Print the data that follows exactly.

** Begin **

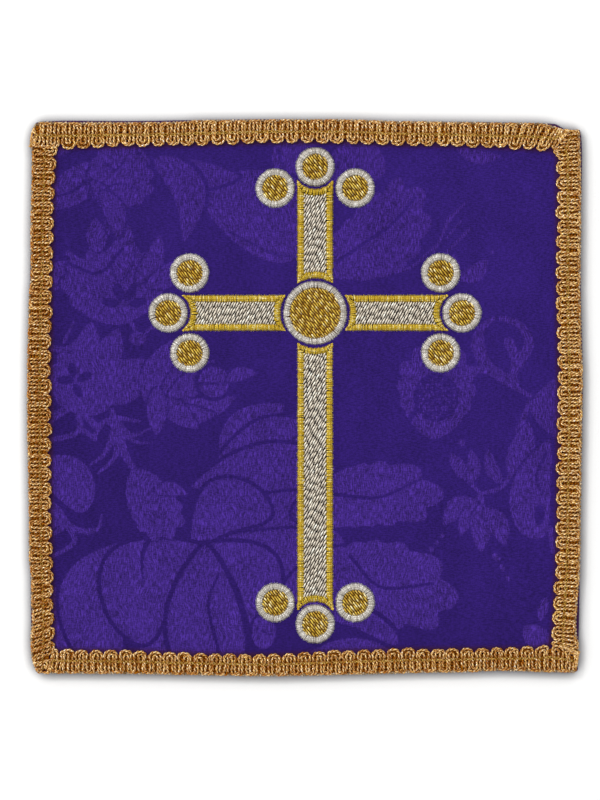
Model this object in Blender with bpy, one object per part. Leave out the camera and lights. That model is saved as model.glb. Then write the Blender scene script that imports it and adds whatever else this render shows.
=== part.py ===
"""A chalice pall: a stiff square of purple damask with a gold gimp braid sewn round its face.

It lies flat, face up. Z is up, +Y is the top of the cross on its face and +X is to the right.
The origin is the middle of its underside. Sizes are in metres; the tables are in millimetres.
"""

import bpy
import numpy as np

MM = 0.001

# Driving sizes
CLOTH_THICK = 2.2 * MM
CLOTH_ROUNDING = 0.7 * MM
CLOTH_STEP = 4.0 * MM
BRAID_THICK = 1.2 * MM
SEWN_GAP = 0.3 * MM
SEAM_GAP = 0.3 * MM
SCALLOP_PITCH = 4.3 * MM
INNER_SCALLOP_DEPTH = 0.8 * MM
OUTER_SCALLOP_DEPTH = 0.5 * MM

# One scallop from notch to notch: the share of its length, and of its depth from notch to crest
SCALLOP_PROFILE = [(0.0, 0.0), (0.2, 0.75), (0.5, 1.0), (0.8, 0.75)]

# The four sides clockwise from the top: the way along each one, and the way out of it
SIDE_DIRECTIONS = {
    "top": ((1, 0), (0, 1)),
    "right": ((0, -1), (1, 0)),
    "bottom": ((-1, 0), (0, -1)),
    "left": ((0, 1), (-1, 0)),
}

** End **

**Response to the exercise**
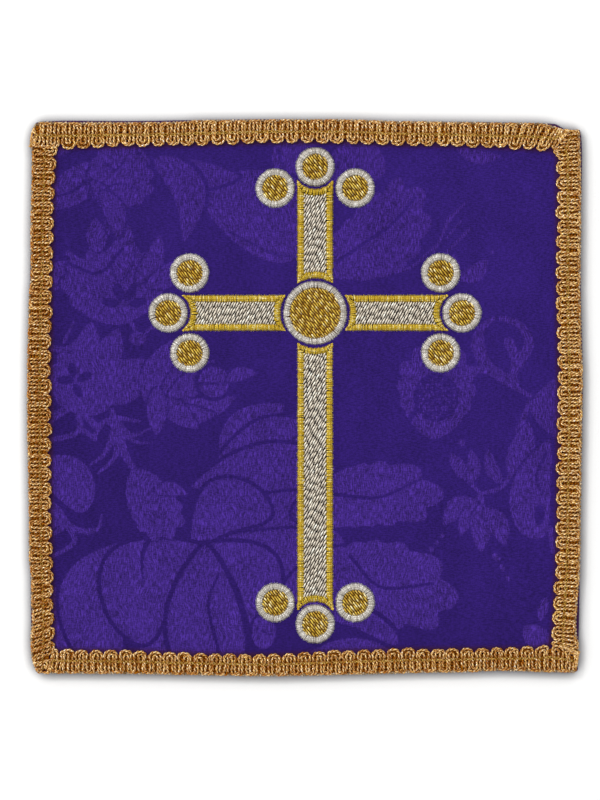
Model this object in Blender with bpy, one object per part. Leave out the camera and lights. That model is saved as model.glb. Then write the Blender scene script that imports it and adds whatever else this render shows.
=== part.py ===
"""A chalice pall: a stiff square of purple damask with a gold gimp braid sewn round its face.

It lies flat, face up. Z is up, +Y is the top of the cross on its face and +X is to the right.
The origin is the middle of its underside. Sizes are in metres; the tables are in millimetres.
"""

import bpy
import numpy as np

MM = 0.001

# Driving sizes
CLOTH_THICK = 2.2 * MM
CLOTH_ROUNDING = 0.7 * MM
CLOTH_STEP = 4.0 * MM
BRAID_THICK = 1.2 * MM
SEWN_GAP = 0.3 * MM
SEAM_GAP = 0.3 * MM
SCALLOP_PITCH = 4.3 * MM
INNER_SCALLOP_DEPTH = 0.8 * MM
OUTER_SCALLOP_DEPTH = 0.5 * MM

# One scallop from notch to notch: the share of its length, and of its depth from notch to crest
SCALLOP_PROFILE = [(0.0, 0.0), (0.2, 0.75), (0.5, 1.0), (0.8, 0.75)]

# The four sides clockwise from the top: the way along each one, and the way out of it
SIDE_DIRECTIONS = {
    "top": ((1, 0), (0, 1)),
    "right": ((0, -1), (1, 0)),
    "bottom": ((-1, 0), (0, -1)),
    "left": ((0, 1), (-1, 0)),
}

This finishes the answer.